Thursday, July 10, 2008

Each household appliance is like a new science in my town

Not even 24 hours back and I feel like I’ve never left. What a fucking vacuum. I’m feeling nothing.

And if the day came when I felt a natural emotion
I’d get such a shock I’d probably jump in the ocean


I’m still not sure if all these places and things are the same or not. I see plenty of different things but they all are alike anymore. Maybe there are different shapes, colours, sizes, feelings, but it’s all the same not matter where I am or am not. It’s just getting all too tiring. I feel like I should do something about it, but what can my measly little old self do about anything? I really can’t. Even if I wanted to, what would I do? I’m really not certain if I’m talking about a person, place, thing, or idea.

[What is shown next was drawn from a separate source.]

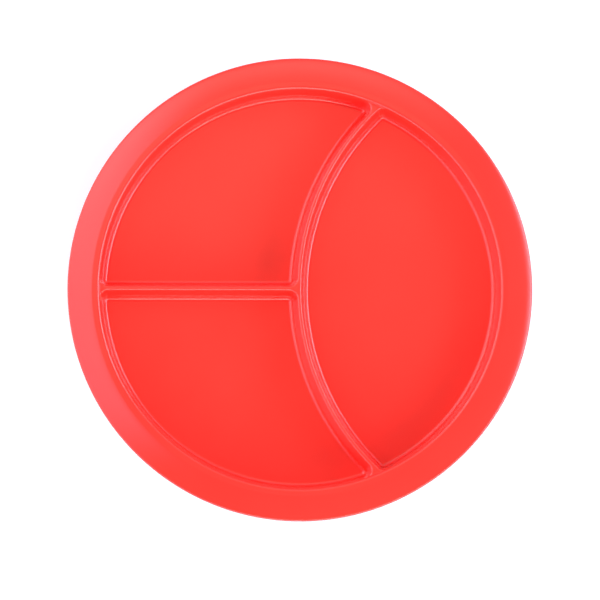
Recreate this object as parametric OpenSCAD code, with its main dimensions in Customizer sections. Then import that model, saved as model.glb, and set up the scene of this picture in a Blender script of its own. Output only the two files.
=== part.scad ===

Maybe it’s an animal, vegetable, or mineral? What is it that I’m complaining about so abstractly? Am I even complaining, or just describing? Is there really a difference in those? I could describe an orange, but there wouldn’t be much to determine whether I am describing the things I loathe about it or what it actually is.
The orange is round.
The orange is orange coloured.
The orange is sour.
The orange is healthy.
The orange is stringy.
The orange is falling from the tree.
I’m still not sure whether I hate oranges or not, but you’re not sure either. So there.